La respuesta del precandidato de la coalición Por México al Frente es que será con la reorientación del gasto público, con medidas de austeridad, reduciendo la corrupción y eliminando los privilegios de altos funcionarios.
El cómo lograrlo suena muy parecido al proyecto de Andrés Manuel López Obrador, quien propone una reforma fiscal cuyo eje central sea la reducción y reasignación del gasto público corriente, así como mediante el combate a la corrupción que le cuesta al país 347 mil millones de pesos al año, casi 10% del PIB.
Según Meade, quien calificó a Anaya como un analfabeta de las finanzas, la propuesta de la renta básica universal pretende echar mano de los excedentes presupuestales, es decir, los remanentes del Banco de México, lo cual, dijo, es muy “irresponsable”.
El problema de ambos planteamientos —que sin embargo suenan convincentes para los millones de mexicanos hartos de la corrupción, la impunidad y los derroches de partidos, del Presidente, de los legisladores, líderes sindicales y demás— es que parecen no tener una base sólida y más bien huelen a propuestas de campaña.
Es cierto que la próxima Administración federal debe plantear una nueva reforma fiscal y darle un giro a la política económica que solamente ha traído estabilidad, pero un crecimiento económico mediocre.
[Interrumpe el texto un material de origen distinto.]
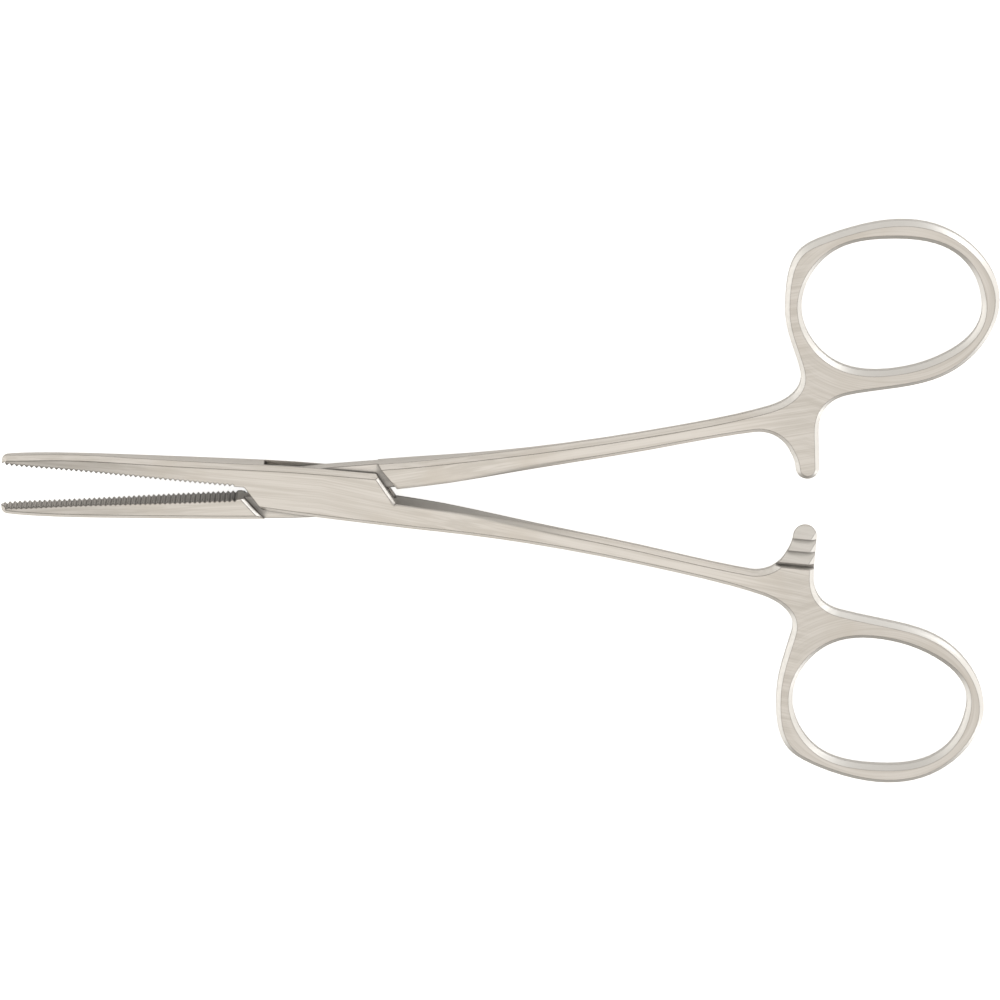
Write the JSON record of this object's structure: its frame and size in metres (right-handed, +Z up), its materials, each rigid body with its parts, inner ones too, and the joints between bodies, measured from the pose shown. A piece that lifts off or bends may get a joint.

Es cierto que hace falta darle un giro de 360 grados a la política social, que poco ha funcionado para combatir la pobreza y que mucho ha servido para desviar recursos.
Ojalá que hubiera soluciones mágicas, pero los cambios estructurales deberán estar bien fundamentados.
No obstante, frente al panorama de desasosiego que le depara a los mexicanos en el 2018 —por lo poco atractivo de sus precandidatos—, Anaya podría tener una ventaja que capitalizar: el hartazgo de las nuevas generaciones y los 14 millones de jóvenes que tendrán derecho a votar por primera vez.
Es poco probable que los ‘millennials’ piensen en votar por Meade o por López Obrador. Las encuestas apuntan a que sólo 40% de esos 14 millones de jóvenes van a votar, pero el escenario podía cambiar; allí está la oportunidad del impulsivo “joven maravilla”.